第五,语言游戏是多种多样的。同一个语词在不同的游戏中可以有不同的意义和作用。我们以纸牌游戏为例。任何一张纸牌,如红桃A,其意义并不是固定不变的,在不同的游戏中可以有不同的意义和作用。语词就像是一张张不同的纸牌,可以在不同的游戏中按照不同的规则来使用,而它们的意义就存在于不同的使用之中。
第六,语言游戏具有社会性,语言游戏是对“语言意义在于应用”的表达,但是这种应用是“我”进行的,而“我”进行的活动是社会活动,所以语言游戏归根结底是社会性的活动。例如:我们想了解一个陌生国家的语言,只有真正了解清楚他们的“生活形式”,了解清楚他们的文化背景、社会习俗等,才能真正了解清楚这个国家的语言。比如,“龙”这个词在中国不仅仅是一种动物,它代表一种民族图腾和民族文化,只有了解了中国的社会文化才能真正了解“龙”这一语词的含义。

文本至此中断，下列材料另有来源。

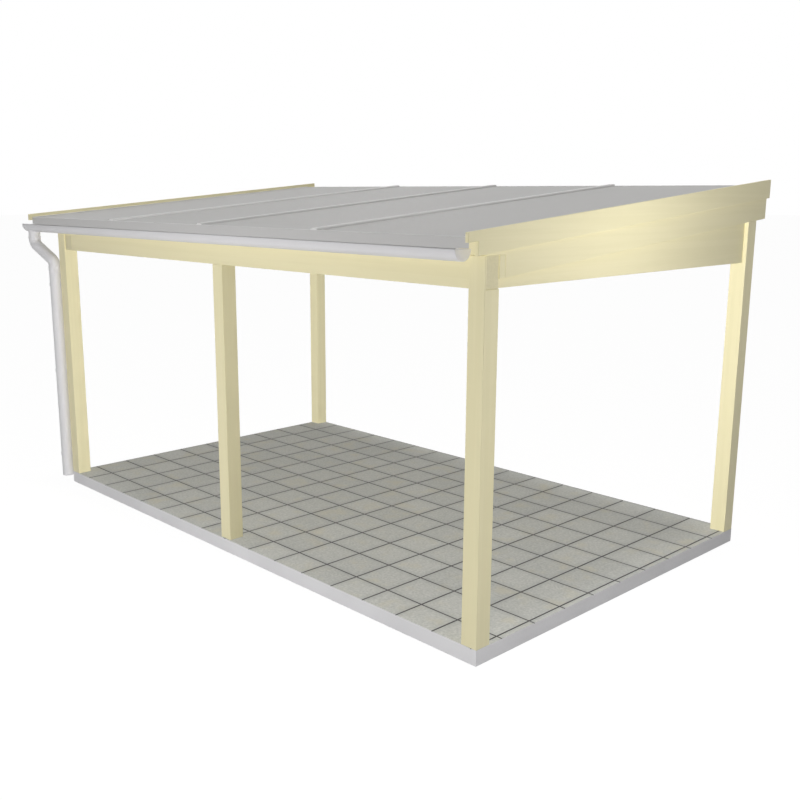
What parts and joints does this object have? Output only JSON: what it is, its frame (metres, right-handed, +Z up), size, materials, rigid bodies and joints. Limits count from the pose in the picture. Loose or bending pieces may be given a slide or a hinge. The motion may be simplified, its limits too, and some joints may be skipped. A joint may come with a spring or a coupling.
{
  "type": "garden room frame",
  "caption": "Open timber garden room frame with a low-pitched sheet roof, a half-round gutter and a downpipe, on a paved concrete base.",
  "frame": {"origin": "centre of the base slab's underside", "axes": "+X along the front to its right-hand end, +Y back to the rear posts, +Z up"},
  "size_m": [5.3585, 3.268, 2.7193],
  "materials": {
    "concrete": "matt, with grey paving tiles on top",
    "timber": "pale yellow paint or pale planed timber, satin",
    "strip": "matt",
    "bar_metal": "satin, pale grey",
    "roof_sheet": "smooth grey",
    "rainwater": "semi-gloss, off-white"
  },
  "bodies": {
    "root": {"base_slab": "concrete", "front_left_post": "timber", "front_middle_post": "timber", "front_right_post": "timber", "rear_left_post": "timber", "rear_right_post": "timber", "front_beam": "timber", "header_board": "timber", "rear_beam": "timber", "left_side_beam": "timber", "right_side_beam": "timber", "left_rafter": "timber", "rafter_1": "timber", "rafter_2": "timber", "rafter_3": "timber", "right_rafter": "timber", "verge_rafter": "timber", "verge_noggins": "timber", "fascia_board": "timber", "left_barge_board": "timber", "right_barge_board": "timber", "left_rafter_strip": "strip", "left_edge_bar": "bar_metal", "right_edge_bar": "bar_metal", "glazing_bar_1": "bar_metal", "glazing_bar_2": "bar_metal", "glazing_bar_3": "bar_metal", "roof_front_trim": "bar_metal", "roof_rear_trim": "bar_metal", "roof_sheet_1": "roof_sheet", "roof_sheet_2": "roof_sheet", "roof_sheet_3": "roof_sheet", "roof_sheet_4": "roof_sheet", "gutter": "rainwater", "gutter_left_cap": "rainwater", "gutter_right_cap": "rainwater", "gutter_hangers": "rainwater", "gutter_outlet": "rainwater", "neck_upper_bend": "rainwater", "neck_pipe": "rainwater", "neck_lower_bend": "rainwater", "downpipe": "rainwater", "pipe_clips": "rainwater"}
  },
  "joints": []
}
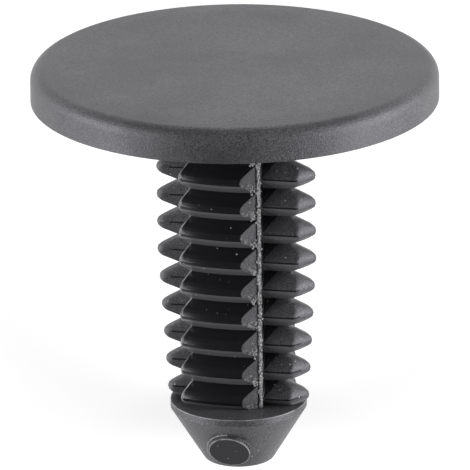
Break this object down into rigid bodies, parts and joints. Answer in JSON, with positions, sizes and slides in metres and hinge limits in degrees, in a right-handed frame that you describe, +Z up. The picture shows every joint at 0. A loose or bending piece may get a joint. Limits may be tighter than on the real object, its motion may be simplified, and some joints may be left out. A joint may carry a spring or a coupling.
{
  "type": "trim clip",
  "caption": "Push-in trim clip moulded in one piece: a wide thin round head, a straight shank of angular gripping fins and a blunt cone tip with a collar.",
  "frame": {"origin": "centre of the bounding box's bottom, in the plane that the clip lies on", "axes": "+Z up from that plane; the clip lies on its side along Y, its head towards +Y and its tip towards -Y, its own axis rising 22.6 degrees towards the head"},
  "size_m": [0.025, 0.0288, 0.0236],
  "materials": {
    "nylon": "black moulded nylon, finely spark-textured on the head and the fin sides, smooth on the front fins and the tip's end"
  },
  "bodies": {
    "root": {"trim_clip": "nylon"}
  },
  "joints": []
}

第七,语言游戏具有规则性,它是按照一定的规则而进行的使用活动,而这些规则乃是约定俗成的。我们对事物的一致性认识是我们的语言赖以发挥作用的基础,一致性的看法和人们按规则行动是紧密联系在一起的。因此,在日常生活中,语言所遵守的标准就是建立在一致性基础上的生活形式、社会实践或社会成员之间的“约定”。离开在一致性基础上的约定,就不会有规则。“命题是什么,在某种意义上取决于语句的形成规则(例如德语的形成规则),在另一种意义上则取决于语言游戏中记号的使用”。也就是说,人们进行语言游戏,遵循某些规则,实质上就是社会上绝大多数人使用的表达方式进行表达,即语言游戏的规则性是在一致性认识上的规定。
综上我们可以得出,在维特根斯坦看来,语言游戏并不单单是一种语言符号,仅仅从逻辑和语法上来理解语言是不够的,它是一种具有家族相似性、规则性、多样性和社会性的生活形式,它根植于我们的生活之中,与我们的生活息息相关。
【参考文献】
[1]维特根斯坦.哲学研究[M].北京:商务印书馆,1996.
[2]韩林合.维特根斯坦哲学之路[M].昆明:云南大学出版社,1996.
[3]维特根斯坦.蓝皮书和棕皮书[M]//M.K.穆尼茨.当代分析哲学.上海:复旦大学出版社,1986.